■ **Task instructions**
Transcribe the material below exactly as it appears.
----
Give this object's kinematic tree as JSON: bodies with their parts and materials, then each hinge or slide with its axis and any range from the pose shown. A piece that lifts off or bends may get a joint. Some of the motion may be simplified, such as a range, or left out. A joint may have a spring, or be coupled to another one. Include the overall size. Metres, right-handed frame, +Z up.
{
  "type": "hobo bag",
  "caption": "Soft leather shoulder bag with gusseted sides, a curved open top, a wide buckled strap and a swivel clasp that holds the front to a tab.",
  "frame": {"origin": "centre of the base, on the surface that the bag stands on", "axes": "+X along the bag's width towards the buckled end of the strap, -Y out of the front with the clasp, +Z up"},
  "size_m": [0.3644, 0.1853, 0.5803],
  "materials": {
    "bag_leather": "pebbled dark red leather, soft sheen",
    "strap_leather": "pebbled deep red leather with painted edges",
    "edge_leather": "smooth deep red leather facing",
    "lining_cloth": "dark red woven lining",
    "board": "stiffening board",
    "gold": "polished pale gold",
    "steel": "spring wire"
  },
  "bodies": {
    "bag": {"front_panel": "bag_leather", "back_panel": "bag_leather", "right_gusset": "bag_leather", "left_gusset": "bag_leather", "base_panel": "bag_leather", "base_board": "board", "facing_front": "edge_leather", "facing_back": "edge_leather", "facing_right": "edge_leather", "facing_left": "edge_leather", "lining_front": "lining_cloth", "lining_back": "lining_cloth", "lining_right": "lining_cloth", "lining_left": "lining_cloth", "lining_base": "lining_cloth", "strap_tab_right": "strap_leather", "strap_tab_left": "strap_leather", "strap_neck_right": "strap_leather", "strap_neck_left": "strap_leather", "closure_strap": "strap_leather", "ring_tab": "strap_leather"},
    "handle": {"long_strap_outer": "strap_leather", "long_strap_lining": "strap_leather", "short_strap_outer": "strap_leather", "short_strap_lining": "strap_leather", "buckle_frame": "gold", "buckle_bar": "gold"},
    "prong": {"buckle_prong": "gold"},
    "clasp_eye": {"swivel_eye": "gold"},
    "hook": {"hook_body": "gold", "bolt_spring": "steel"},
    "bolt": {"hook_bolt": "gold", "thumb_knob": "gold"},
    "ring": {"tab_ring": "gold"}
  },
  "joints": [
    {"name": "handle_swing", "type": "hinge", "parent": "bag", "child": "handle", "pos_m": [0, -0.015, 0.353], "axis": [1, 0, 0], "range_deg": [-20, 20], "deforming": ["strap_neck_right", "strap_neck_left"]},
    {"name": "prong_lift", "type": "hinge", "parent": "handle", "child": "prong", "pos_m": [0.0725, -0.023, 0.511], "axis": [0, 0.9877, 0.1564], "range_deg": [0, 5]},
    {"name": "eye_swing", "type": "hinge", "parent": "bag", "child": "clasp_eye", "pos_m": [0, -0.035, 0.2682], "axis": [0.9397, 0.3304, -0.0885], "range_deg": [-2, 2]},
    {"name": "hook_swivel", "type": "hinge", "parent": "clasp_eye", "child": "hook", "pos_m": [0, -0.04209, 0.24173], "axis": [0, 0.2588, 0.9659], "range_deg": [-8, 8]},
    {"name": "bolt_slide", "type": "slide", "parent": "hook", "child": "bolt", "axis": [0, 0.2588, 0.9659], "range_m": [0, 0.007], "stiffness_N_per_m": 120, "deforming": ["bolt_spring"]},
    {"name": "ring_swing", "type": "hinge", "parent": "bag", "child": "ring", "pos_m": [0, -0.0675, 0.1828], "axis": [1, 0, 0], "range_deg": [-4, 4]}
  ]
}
----
■ **Written answer**
Give this object's kinematic tree as JSON: bodies with their parts and materials, then each hinge or slide with its axis and any range from the pose shown. A piece that lifts off or bends may get a joint. Some of the motion may be simplified, such as a range, or left out. A joint may have a spring, or be coupled to another one. Include the overall size. Metres, right-handed frame, +Z up.
{
  "type": "hobo bag",
  "caption": "Soft leather shoulder bag with gusseted sides, a curved open top, a wide buckled strap and a swivel clasp that holds the front to a tab.",
  "frame": {"origin": "centre of the base, on the surface that the bag stands on", "axes": "+X along the bag's width towards the buckled end of the strap, -Y out of the front with the clasp, +Z up"},
  "size_m": [0.3644, 0.1853, 0.5803],
  "materials": {
    "bag_leather": "pebbled dark red leather, soft sheen",
    "strap_leather": "pebbled deep red leather with painted edges",
    "edge_leather": "smooth deep red leather facing",
    "lining_cloth": "dark red woven lining",
    "board": "stiffening board",
    "gold": "polished pale gold",
    "steel": "spring wire"
  },
  "bodies": {
    "bag": {"front_panel": "bag_leather", "back_panel": "bag_leather", "right_gusset": "bag_leather", "left_gusset": "bag_leather", "base_panel": "bag_leather", "base_board": "board", "facing_front": "edge_leather", "facing_back": "edge_leather", "facing_right": "edge_leather", "facing_left": "edge_leather", "lining_front": "lining_cloth", "lining_back": "lining_cloth", "lining_right": "lining_cloth", "lining_left": "lining_cloth", "lining_base": "lining_cloth", "strap_tab_right": "strap_leather", "strap_tab_left": "strap_leather", "strap_neck_right": "strap_leather", "strap_neck_left": "strap_leather", "closure_strap": "strap_leather", "ring_tab": "strap_leather"},
    "handle": {"long_strap_outer": "strap_leather", "long_strap_lining": "strap_leather", "short_strap_outer": "strap_leather", "short_strap_lining": "strap_leather", "buckle_frame": "gold", "buckle_bar": "gold"},
    "prong": {"buckle_prong": "gold"},
    "clasp_eye": {"swivel_eye": "gold"},
    "hook": {"hook_body": "gold", "bolt_spring": "steel"},
    "bolt": {"hook_bolt": "gold", "thumb_knob": "gold"},
    "ring": {"tab_ring": "gold"}
  },
  "joints": [
    {"name": "handle_swing", "type": "hinge", "parent": "bag", "child": "handle", "pos_m": [0, -0.015, 0.353], "axis": [1, 0, 0], "range_deg": [-20, 20], "deforming": ["strap_neck_right", "strap_neck_left"]},
    {"name": "prong_lift", "type": "hinge", "parent": "handle", "child": "prong", "pos_m": [0.0725, -0.023, 0.511], "axis": [0, 0.9877, 0.1564], "range_deg": [0, 5]},
    {"name": "eye_swing", "type": "hinge", "parent": "bag", "child": "clasp_eye", "pos_m": [0, -0.035, 0.2682], "axis": [0.9397, 0.3304, -0.0885], "range_deg": [-2, 2]},
    {"name": "hook_swivel", "type": "hinge", "parent": "clasp_eye", "child": "hook", "pos_m": [0, -0.04209, 0.24173], "axis": [0, 0.2588, 0.9659], "range_deg": [-8, 8]},
    {"name": "bolt_slide", "type": "slide", "parent": "hook", "child": "bolt", "axis": [0, 0.2588, 0.9659], "range_m": [0, 0.007], "stiffness_N_per_m": 120, "deforming": ["bolt_spring"]},
    {"name": "ring_swing", "type": "hinge", "parent": "bag", "child": "ring", "pos_m": [0, -0.0675, 0.1828], "axis": [1, 0, 0], "range_deg": [-4, 4]}
  ]
}